L'imprégnation du droit constitutionnel par les droits de l'homme conduit les cours constitutionnelles et la Cour à oeuvrer dans le même domaine. Et pourtant, les différences entre ces deux types de juridiction ne manquent pas. L'institution ? Nationale dans un cas, internationale dans l'autre. Le cadre ? L'État d'un côté, une organisation internationale -- le Conseil de l'Europe -- rassemblant 46 pays de l'autre. Les textes ? Une Constitution ou Loi fondamentale nationale dans un cas, un traité international dans l'autre. Le contrôle ? De constitutionnalité d'un côté, de conventionnalité de l'autre. Le pouvoir ? Celui d'annuler une loi inconstitutionnelle dans un cas, celui de rendre des arrêts au caractère essentiellement déclaratoire dans l'autre, même si ces arrêts peuvent provoquer une modification de la Constitution. La saisine ? Un recours constitutionnel direct dans certains États, un recours individuel toujours ouvert à quiconque à Strasbourg.

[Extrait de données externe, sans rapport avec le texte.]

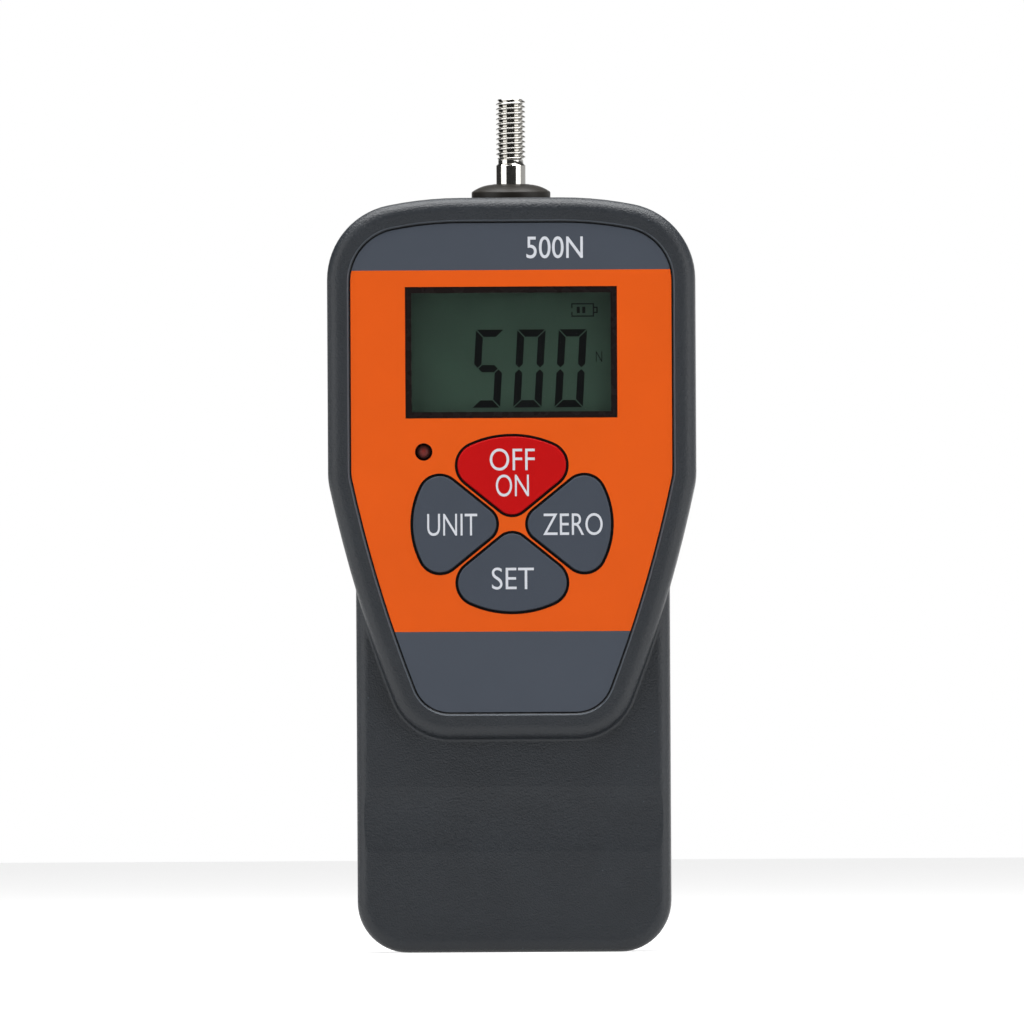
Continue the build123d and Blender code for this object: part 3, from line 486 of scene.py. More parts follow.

Toutes ces différences conduisent certains à défendre une espèce de chauvinisme juridique. Je le dis, c'est un mauvais procès. C'est un mauvais procès parce que la subsidiarité régit les rapports entre Constitutions et Convention et les relations entre cours constitutionnelles et Cour européenne. Les règles de fond de la Convention ne remplacent pas les normes analogues du droit interne ; au besoin, elles en comblent les lacunes ou en corrigent les défauts. Elles fixent un plancher au-dessous duquel il est interdit aux États de descendre, mais ces derniers peuvent faire plus et mieux, ce qui heureusement arrive souvent. C'est donc un standard minimum que nous avons collectivement décidé de respecter et c'est heureux.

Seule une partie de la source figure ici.